* WORK REQUIRED: Extract every line of the material below and reproduce it faithfully.

....

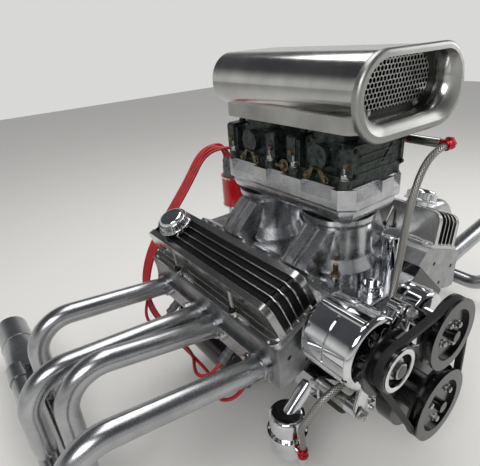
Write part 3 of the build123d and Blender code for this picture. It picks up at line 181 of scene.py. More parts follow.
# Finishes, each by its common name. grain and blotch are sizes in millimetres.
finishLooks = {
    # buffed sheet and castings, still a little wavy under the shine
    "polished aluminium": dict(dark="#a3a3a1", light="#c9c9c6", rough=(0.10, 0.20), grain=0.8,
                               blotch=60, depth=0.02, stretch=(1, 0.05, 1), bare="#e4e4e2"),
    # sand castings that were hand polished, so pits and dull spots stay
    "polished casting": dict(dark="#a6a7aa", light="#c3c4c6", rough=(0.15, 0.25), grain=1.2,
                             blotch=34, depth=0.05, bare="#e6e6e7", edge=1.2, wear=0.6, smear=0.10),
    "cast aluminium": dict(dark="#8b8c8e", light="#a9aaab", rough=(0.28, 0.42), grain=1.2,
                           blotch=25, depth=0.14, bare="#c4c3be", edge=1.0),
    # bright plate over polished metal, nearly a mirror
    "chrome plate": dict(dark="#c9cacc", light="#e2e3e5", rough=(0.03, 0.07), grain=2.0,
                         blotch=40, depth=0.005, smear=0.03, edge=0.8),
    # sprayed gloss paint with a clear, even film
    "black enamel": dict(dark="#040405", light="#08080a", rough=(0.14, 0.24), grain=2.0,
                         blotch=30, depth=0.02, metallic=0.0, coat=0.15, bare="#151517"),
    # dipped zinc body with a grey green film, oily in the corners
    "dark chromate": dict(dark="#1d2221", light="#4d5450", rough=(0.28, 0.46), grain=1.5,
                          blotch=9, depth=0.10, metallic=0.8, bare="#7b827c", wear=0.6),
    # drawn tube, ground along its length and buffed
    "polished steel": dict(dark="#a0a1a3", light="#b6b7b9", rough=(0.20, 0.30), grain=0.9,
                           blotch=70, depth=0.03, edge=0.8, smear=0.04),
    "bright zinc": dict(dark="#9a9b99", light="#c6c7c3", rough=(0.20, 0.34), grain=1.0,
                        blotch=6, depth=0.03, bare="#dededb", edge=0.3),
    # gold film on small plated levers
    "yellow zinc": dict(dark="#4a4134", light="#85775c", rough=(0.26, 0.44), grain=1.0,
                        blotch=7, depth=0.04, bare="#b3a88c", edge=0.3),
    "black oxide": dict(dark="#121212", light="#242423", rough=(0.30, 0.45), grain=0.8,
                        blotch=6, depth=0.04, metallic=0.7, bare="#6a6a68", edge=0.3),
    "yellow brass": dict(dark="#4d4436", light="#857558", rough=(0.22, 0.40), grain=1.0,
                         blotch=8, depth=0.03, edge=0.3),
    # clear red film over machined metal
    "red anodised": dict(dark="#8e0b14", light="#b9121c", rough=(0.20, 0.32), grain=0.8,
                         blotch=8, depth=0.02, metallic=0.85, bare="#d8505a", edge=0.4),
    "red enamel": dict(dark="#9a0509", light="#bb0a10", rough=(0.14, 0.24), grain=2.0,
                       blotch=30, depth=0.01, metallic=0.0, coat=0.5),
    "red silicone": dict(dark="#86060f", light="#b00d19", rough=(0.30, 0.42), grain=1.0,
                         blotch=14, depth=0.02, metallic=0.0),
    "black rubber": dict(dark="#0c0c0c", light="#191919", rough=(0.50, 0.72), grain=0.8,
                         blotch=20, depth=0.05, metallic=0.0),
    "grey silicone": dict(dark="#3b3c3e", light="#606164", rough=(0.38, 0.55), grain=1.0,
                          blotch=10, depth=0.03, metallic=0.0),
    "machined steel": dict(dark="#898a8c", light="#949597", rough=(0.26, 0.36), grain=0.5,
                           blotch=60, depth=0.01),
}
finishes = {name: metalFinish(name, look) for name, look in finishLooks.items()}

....

* PROBLEM SOLUTION:
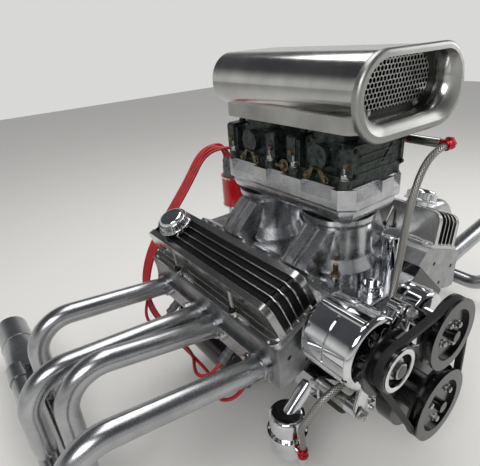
Write part 3 of the build123d and Blender code for this picture. It picks up at line 181 of scene.py. More parts follow.
# Finishes, each by its common name. grain and blotch are sizes in millimetres.
finishLooks = {
    # buffed sheet and castings, still a little wavy under the shine
    "polished aluminium": dict(dark="#a3a3a1", light="#c9c9c6", rough=(0.10, 0.20), grain=0.8,
                               blotch=60, depth=0.02, stretch=(1, 0.05, 1), bare="#e4e4e2"),
    # sand castings that were hand polished, so pits and dull spots stay
    "polished casting": dict(dark="#a6a7aa", light="#c3c4c6", rough=(0.15, 0.25), grain=1.2,
                             blotch=34, depth=0.05, bare="#e6e6e7", edge=1.2, wear=0.6, smear=0.10),
    "cast aluminium": dict(dark="#8b8c8e", light="#a9aaab", rough=(0.28, 0.42), grain=1.2,
                           blotch=25, depth=0.14, bare="#c4c3be", edge=1.0),
    # bright plate over polished metal, nearly a mirror
    "chrome plate": dict(dark="#c9cacc", light="#e2e3e5", rough=(0.03, 0.07), grain=2.0,
                         blotch=40, depth=0.005, smear=0.03, edge=0.8),
    # sprayed gloss paint with a clear, even film
    "black enamel": dict(dark="#040405", light="#08080a", rough=(0.14, 0.24), grain=2.0,
                         blotch=30, depth=0.02, metallic=0.0, coat=0.15, bare="#151517"),
    # dipped zinc body with a grey green film, oily in the corners
    "dark chromate": dict(dark="#1d2221", light="#4d5450", rough=(0.28, 0.46), grain=1.5,
                          blotch=9, depth=0.10, metallic=0.8, bare="#7b827c", wear=0.6),
    # drawn tube, ground along its length and buffed
    "polished steel": dict(dark="#a0a1a3", light="#b6b7b9", rough=(0.20, 0.30), grain=0.9,
                           blotch=70, depth=0.03, edge=0.8, smear=0.04),
    "bright zinc": dict(dark="#9a9b99", light="#c6c7c3", rough=(0.20, 0.34), grain=1.0,
                        blotch=6, depth=0.03, bare="#dededb", edge=0.3),
    # gold film on small plated levers
    "yellow zinc": dict(dark="#4a4134", light="#85775c", rough=(0.26, 0.44), grain=1.0,
                        blotch=7, depth=0.04, bare="#b3a88c", edge=0.3),
    "black oxide": dict(dark="#121212", light="#242423", rough=(0.30, 0.45), grain=0.8,
                        blotch=6, depth=0.04, metallic=0.7, bare="#6a6a68", edge=0.3),
    "yellow brass": dict(dark="#4d4436", light="#857558", rough=(0.22, 0.40), grain=1.0,
                         blotch=8, depth=0.03, edge=0.3),
    # clear red film over machined metal
    "red anodised": dict(dark="#8e0b14", light="#b9121c", rough=(0.20, 0.32), grain=0.8,
                         blotch=8, depth=0.02, metallic=0.85, bare="#d8505a", edge=0.4),
    "red enamel": dict(dark="#9a0509", light="#bb0a10", rough=(0.14, 0.24), grain=2.0,
                       blotch=30, depth=0.01, metallic=0.0, coat=0.5),
    "red silicone": dict(dark="#86060f", light="#b00d19", rough=(0.30, 0.42), grain=1.0,
                         blotch=14, depth=0.02, metallic=0.0),
    "black rubber": dict(dark="#0c0c0c", light="#191919", rough=(0.50, 0.72), grain=0.8,
                         blotch=20, depth=0.05, metallic=0.0),
    "grey silicone": dict(dark="#3b3c3e", light="#606164", rough=(0.38, 0.55), grain=1.0,
                          blotch=10, depth=0.03, metallic=0.0),
    "machined steel": dict(dark="#898a8c", light="#949597", rough=(0.26, 0.36), grain=0.5,
                           blotch=60, depth=0.01),
}
finishes = {name: metalFinish(name, look) for name, look in finishLooks.items()}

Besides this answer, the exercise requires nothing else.